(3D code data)
(begin)

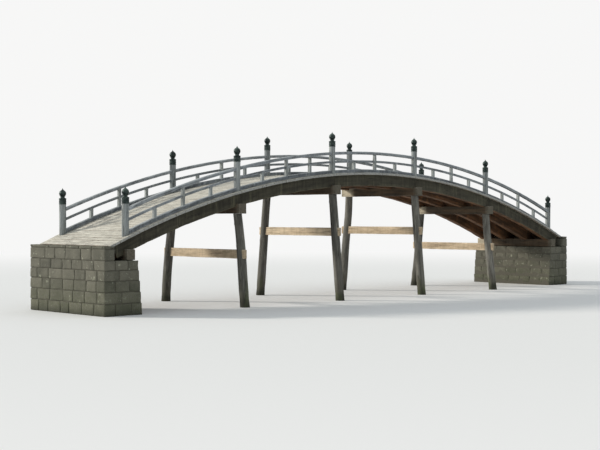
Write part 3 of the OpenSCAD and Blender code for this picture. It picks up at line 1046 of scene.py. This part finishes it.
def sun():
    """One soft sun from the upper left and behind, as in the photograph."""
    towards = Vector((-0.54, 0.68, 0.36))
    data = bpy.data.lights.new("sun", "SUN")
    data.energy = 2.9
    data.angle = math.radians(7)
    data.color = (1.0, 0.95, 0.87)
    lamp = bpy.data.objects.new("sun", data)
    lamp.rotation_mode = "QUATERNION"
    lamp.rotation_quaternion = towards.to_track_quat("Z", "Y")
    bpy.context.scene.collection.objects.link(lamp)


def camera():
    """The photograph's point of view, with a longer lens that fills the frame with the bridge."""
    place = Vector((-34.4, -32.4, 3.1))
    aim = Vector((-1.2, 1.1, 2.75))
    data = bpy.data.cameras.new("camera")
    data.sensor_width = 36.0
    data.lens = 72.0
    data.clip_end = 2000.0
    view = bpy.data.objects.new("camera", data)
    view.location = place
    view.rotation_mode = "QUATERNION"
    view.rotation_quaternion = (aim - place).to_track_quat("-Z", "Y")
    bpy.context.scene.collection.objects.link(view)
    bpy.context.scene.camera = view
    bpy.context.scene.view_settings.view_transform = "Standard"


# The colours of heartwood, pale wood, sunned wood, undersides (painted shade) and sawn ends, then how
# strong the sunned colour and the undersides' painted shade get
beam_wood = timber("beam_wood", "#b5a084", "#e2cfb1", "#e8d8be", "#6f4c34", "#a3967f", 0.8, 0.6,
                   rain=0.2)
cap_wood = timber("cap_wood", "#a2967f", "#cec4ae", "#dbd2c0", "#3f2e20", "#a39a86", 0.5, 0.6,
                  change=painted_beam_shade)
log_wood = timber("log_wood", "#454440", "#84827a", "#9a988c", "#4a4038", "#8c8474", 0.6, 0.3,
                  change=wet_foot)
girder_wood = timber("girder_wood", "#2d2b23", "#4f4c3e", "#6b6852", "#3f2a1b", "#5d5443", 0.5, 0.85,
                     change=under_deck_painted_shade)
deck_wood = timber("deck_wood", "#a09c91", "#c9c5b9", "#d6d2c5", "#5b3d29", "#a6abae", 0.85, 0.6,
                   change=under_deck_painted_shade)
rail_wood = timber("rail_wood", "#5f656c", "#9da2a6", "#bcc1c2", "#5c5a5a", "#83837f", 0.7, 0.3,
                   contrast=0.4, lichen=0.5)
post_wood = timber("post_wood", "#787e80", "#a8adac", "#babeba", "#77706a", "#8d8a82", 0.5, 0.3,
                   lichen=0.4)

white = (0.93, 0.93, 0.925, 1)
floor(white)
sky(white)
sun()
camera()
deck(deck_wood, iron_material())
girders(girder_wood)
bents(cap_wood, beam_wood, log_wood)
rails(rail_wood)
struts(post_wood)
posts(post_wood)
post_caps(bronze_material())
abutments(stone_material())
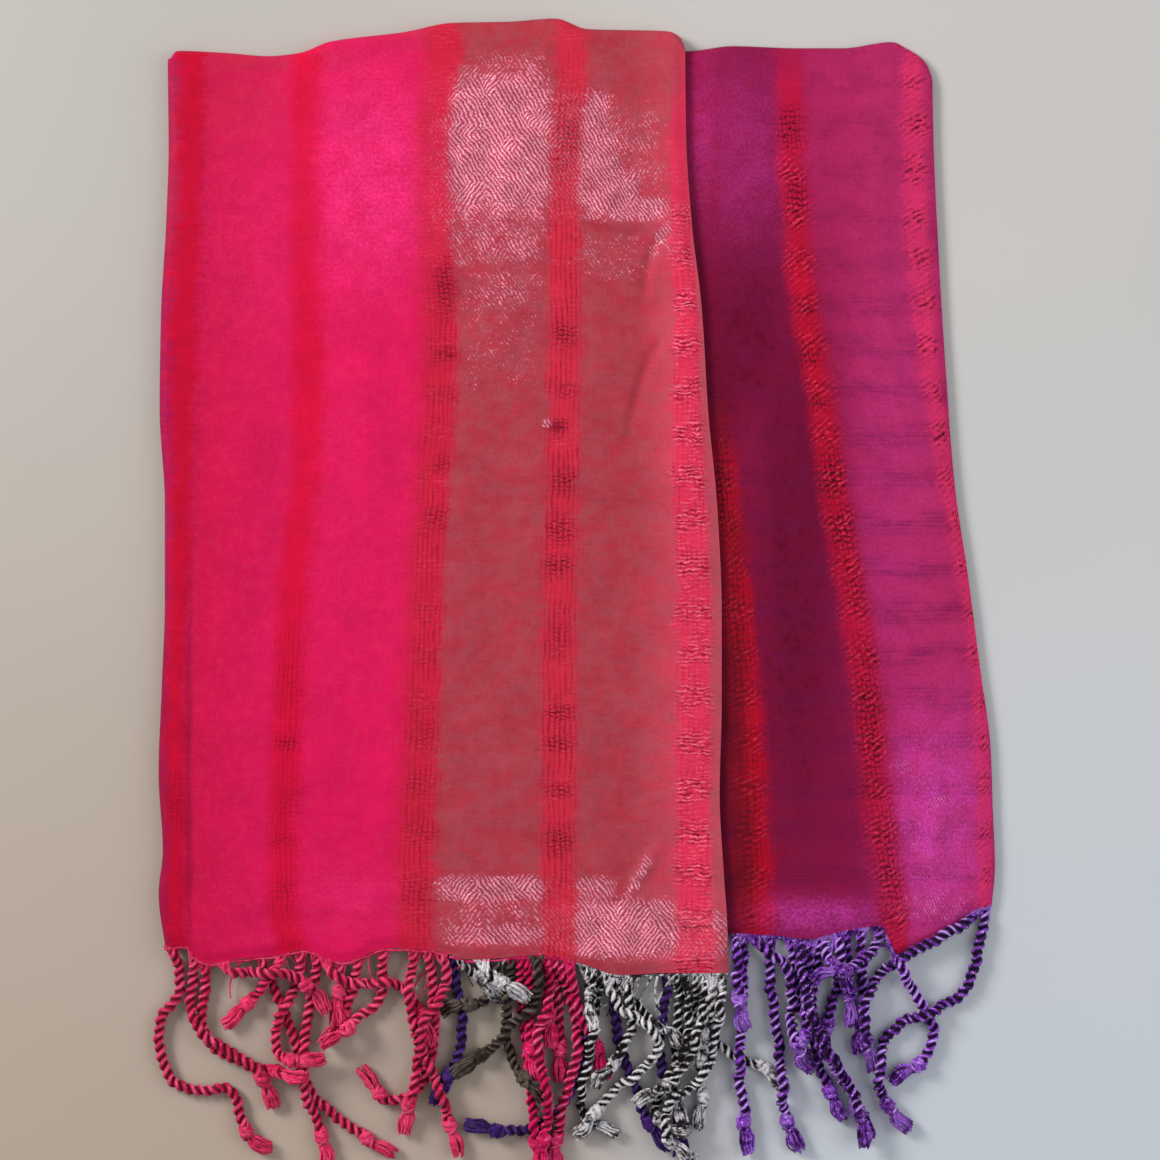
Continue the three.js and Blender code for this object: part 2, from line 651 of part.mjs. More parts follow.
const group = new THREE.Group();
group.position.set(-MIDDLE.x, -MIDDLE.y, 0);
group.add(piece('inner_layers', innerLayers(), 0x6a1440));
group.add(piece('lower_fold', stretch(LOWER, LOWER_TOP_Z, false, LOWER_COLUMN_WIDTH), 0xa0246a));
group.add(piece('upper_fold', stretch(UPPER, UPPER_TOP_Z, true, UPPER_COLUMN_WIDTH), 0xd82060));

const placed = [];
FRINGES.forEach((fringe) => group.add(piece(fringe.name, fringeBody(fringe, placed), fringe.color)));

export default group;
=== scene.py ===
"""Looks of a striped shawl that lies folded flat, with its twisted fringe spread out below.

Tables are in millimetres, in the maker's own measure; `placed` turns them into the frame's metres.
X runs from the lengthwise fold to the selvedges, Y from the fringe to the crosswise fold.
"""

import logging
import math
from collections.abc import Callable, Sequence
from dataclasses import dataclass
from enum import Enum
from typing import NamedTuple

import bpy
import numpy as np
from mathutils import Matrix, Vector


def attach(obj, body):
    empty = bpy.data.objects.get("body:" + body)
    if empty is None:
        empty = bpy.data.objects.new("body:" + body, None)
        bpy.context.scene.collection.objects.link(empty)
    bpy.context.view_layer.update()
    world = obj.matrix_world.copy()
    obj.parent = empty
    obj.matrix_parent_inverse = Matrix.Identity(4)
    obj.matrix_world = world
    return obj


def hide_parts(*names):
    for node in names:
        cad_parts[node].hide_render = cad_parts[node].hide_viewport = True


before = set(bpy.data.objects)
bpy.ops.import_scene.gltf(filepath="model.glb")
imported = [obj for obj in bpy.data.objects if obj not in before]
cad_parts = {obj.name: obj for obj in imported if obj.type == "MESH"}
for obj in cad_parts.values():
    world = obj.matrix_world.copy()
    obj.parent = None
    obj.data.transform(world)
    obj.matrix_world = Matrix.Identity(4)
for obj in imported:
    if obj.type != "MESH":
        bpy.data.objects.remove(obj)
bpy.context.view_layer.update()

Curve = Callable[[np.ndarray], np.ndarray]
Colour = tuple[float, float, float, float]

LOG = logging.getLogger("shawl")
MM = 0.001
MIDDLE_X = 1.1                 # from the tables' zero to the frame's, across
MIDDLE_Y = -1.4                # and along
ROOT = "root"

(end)

▶ _What is required_:
Show the data once more, exactly as it was written.

▶ _Complete response_:
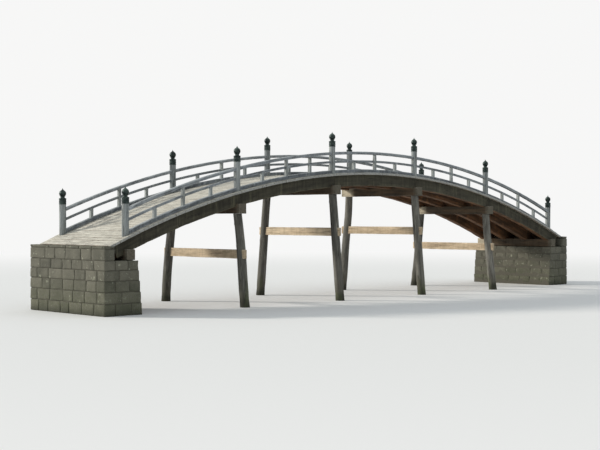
Write part 3 of the OpenSCAD and Blender code for this picture. It picks up at line 1046 of scene.py. This part finishes it.
def sun():
    """One soft sun from the upper left and behind, as in the photograph."""
    towards = Vector((-0.54, 0.68, 0.36))
    data = bpy.data.lights.new("sun", "SUN")
    data.energy = 2.9
    data.angle = math.radians(7)
    data.color = (1.0, 0.95, 0.87)
    lamp = bpy.data.objects.new("sun", data)
    lamp.rotation_mode = "QUATERNION"
    lamp.rotation_quaternion = towards.to_track_quat("Z", "Y")
    bpy.context.scene.collection.objects.link(lamp)


def camera():
    """The photograph's point of view, with a longer lens that fills the frame with the bridge."""
    place = Vector((-34.4, -32.4, 3.1))
    aim = Vector((-1.2, 1.1, 2.75))
    data = bpy.data.cameras.new("camera")
    data.sensor_width = 36.0
    data.lens = 72.0
    data.clip_end = 2000.0
    view = bpy.data.objects.new("camera", data)
    view.location = place
    view.rotation_mode = "QUATERNION"
    view.rotation_quaternion = (aim - place).to_track_quat("-Z", "Y")
    bpy.context.scene.collection.objects.link(view)
    bpy.context.scene.camera = view
    bpy.context.scene.view_settings.view_transform = "Standard"


# The colours of heartwood, pale wood, sunned wood, undersides (painted shade) and sawn ends, then how
# strong the sunned colour and the undersides' painted shade get
beam_wood = timber("beam_wood", "#b5a084", "#e2cfb1", "#e8d8be", "#6f4c34", "#a3967f", 0.8, 0.6,
                   rain=0.2)
cap_wood = timber("cap_wood", "#a2967f", "#cec4ae", "#dbd2c0", "#3f2e20", "#a39a86", 0.5, 0.6,
                  change=painted_beam_shade)
log_wood = timber("log_wood", "#454440", "#84827a", "#9a988c", "#4a4038", "#8c8474", 0.6, 0.3,
                  change=wet_foot)
girder_wood = timber("girder_wood", "#2d2b23", "#4f4c3e", "#6b6852", "#3f2a1b", "#5d5443", 0.5, 0.85,
                     change=under_deck_painted_shade)
deck_wood = timber("deck_wood", "#a09c91", "#c9c5b9", "#d6d2c5", "#5b3d29", "#a6abae", 0.85, 0.6,
                   change=under_deck_painted_shade)
rail_wood = timber("rail_wood", "#5f656c", "#9da2a6", "#bcc1c2", "#5c5a5a", "#83837f", 0.7, 0.3,
                   contrast=0.4, lichen=0.5)
post_wood = timber("post_wood", "#787e80", "#a8adac", "#babeba", "#77706a", "#8d8a82", 0.5, 0.3,
                   lichen=0.4)

white = (0.93, 0.93, 0.925, 1)
floor(white)
sky(white)
sun()
camera()
deck(deck_wood, iron_material())
girders(girder_wood)
bents(cap_wood, beam_wood, log_wood)
rails(rail_wood)
struts(post_wood)
posts(post_wood)
post_caps(bronze_material())
abutments(stone_material())
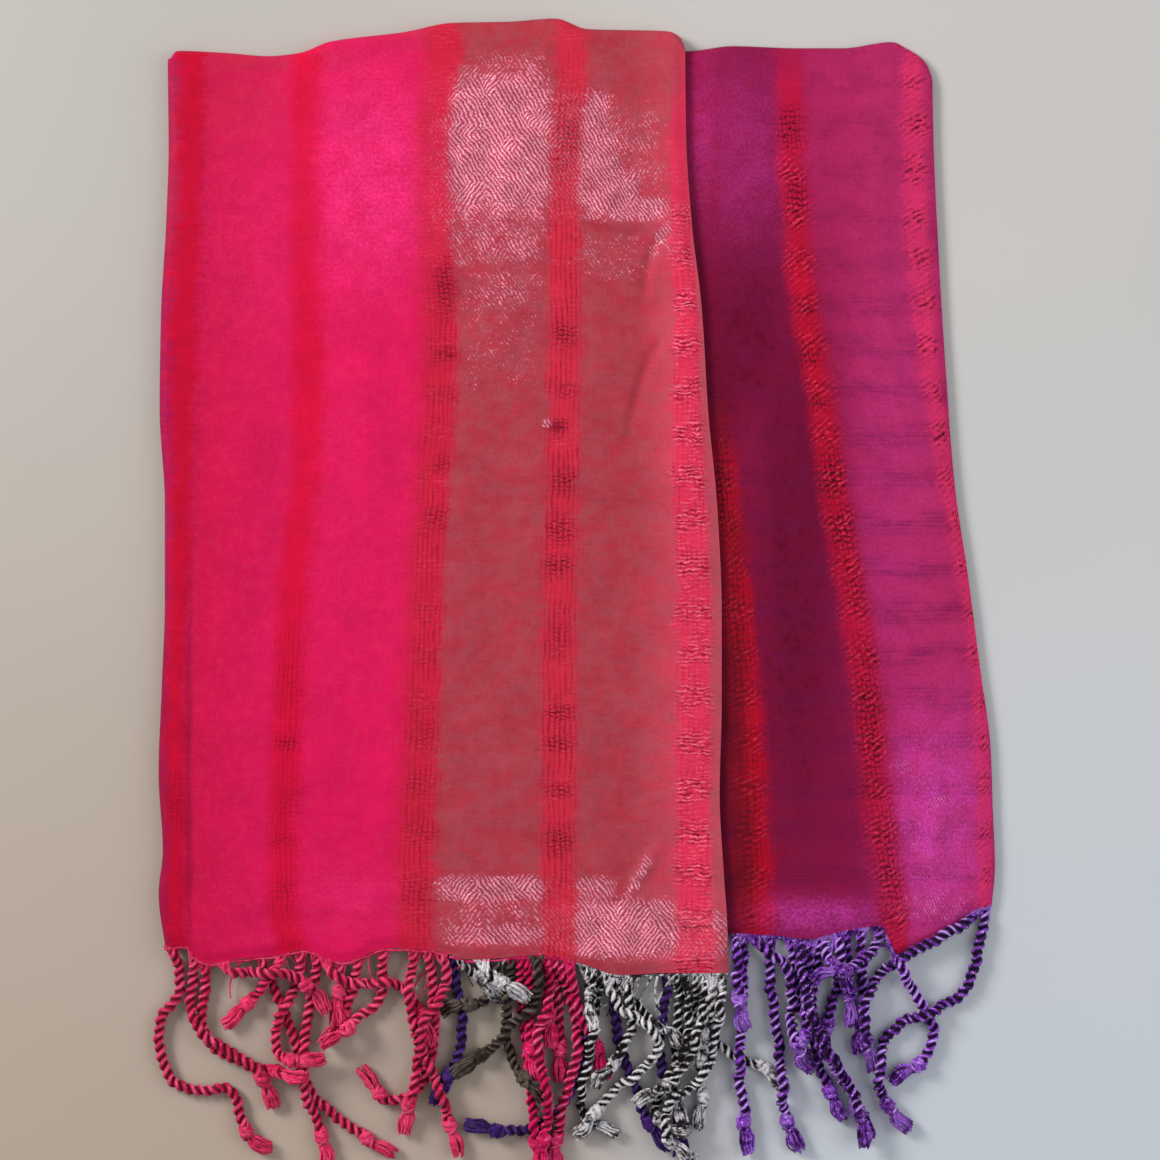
Continue the three.js and Blender code for this object: part 2, from line 651 of part.mjs. More parts follow.
const group = new THREE.Group();
group.position.set(-MIDDLE.x, -MIDDLE.y, 0);
group.add(piece('inner_layers', innerLayers(), 0x6a1440));
group.add(piece('lower_fold', stretch(LOWER, LOWER_TOP_Z, false, LOWER_COLUMN_WIDTH), 0xa0246a));
group.add(piece('upper_fold', stretch(UPPER, UPPER_TOP_Z, true, UPPER_COLUMN_WIDTH), 0xd82060));

const placed = [];
FRINGES.forEach((fringe) => group.add(piece(fringe.name, fringeBody(fringe, placed), fringe.color)));

export default group;
=== scene.py ===
"""Looks of a striped shawl that lies folded flat, with its twisted fringe spread out below.

Tables are in millimetres, in the maker's own measure; `placed` turns them into the frame's metres.
X runs from the lengthwise fold to the selvedges, Y from the fringe to the crosswise fold.
"""

import logging
import math
from collections.abc import Callable, Sequence
from dataclasses import dataclass
from enum import Enum
from typing import NamedTuple

import bpy
import numpy as np
from mathutils import Matrix, Vector


def attach(obj, body):
    empty = bpy.data.objects.get("body:" + body)
    if empty is None:
        empty = bpy.data.objects.new("body:" + body, None)
        bpy.context.scene.collection.objects.link(empty)
    bpy.context.view_layer.update()
    world = obj.matrix_world.copy()
    obj.parent = empty
    obj.matrix_parent_inverse = Matrix.Identity(4)
    obj.matrix_world = world
    return obj


def hide_parts(*names):
    for node in names:
        cad_parts[node].hide_render = cad_parts[node].hide_viewport = True


before = set(bpy.data.objects)
bpy.ops.import_scene.gltf(filepath="model.glb")
imported = [obj for obj in bpy.data.objects if obj not in before]
cad_parts = {obj.name: obj for obj in imported if obj.type == "MESH"}
for obj in cad_parts.values():
    world = obj.matrix_world.copy()
    obj.parent = None
    obj.data.transform(world)
    obj.matrix_world = Matrix.Identity(4)
for obj in imported:
    if obj.type != "MESH":
        bpy.data.objects.remove(obj)
bpy.context.view_layer.update()

Curve = Callable[[np.ndarray], np.ndarray]
Colour = tuple[float, float, float, float]

LOG = logging.getLogger("shawl")
MM = 0.001
MIDDLE_X = 1.1                 # from the tables' zero to the frame's, across
MIDDLE_Y = -1.4                # and along
ROOT = "root"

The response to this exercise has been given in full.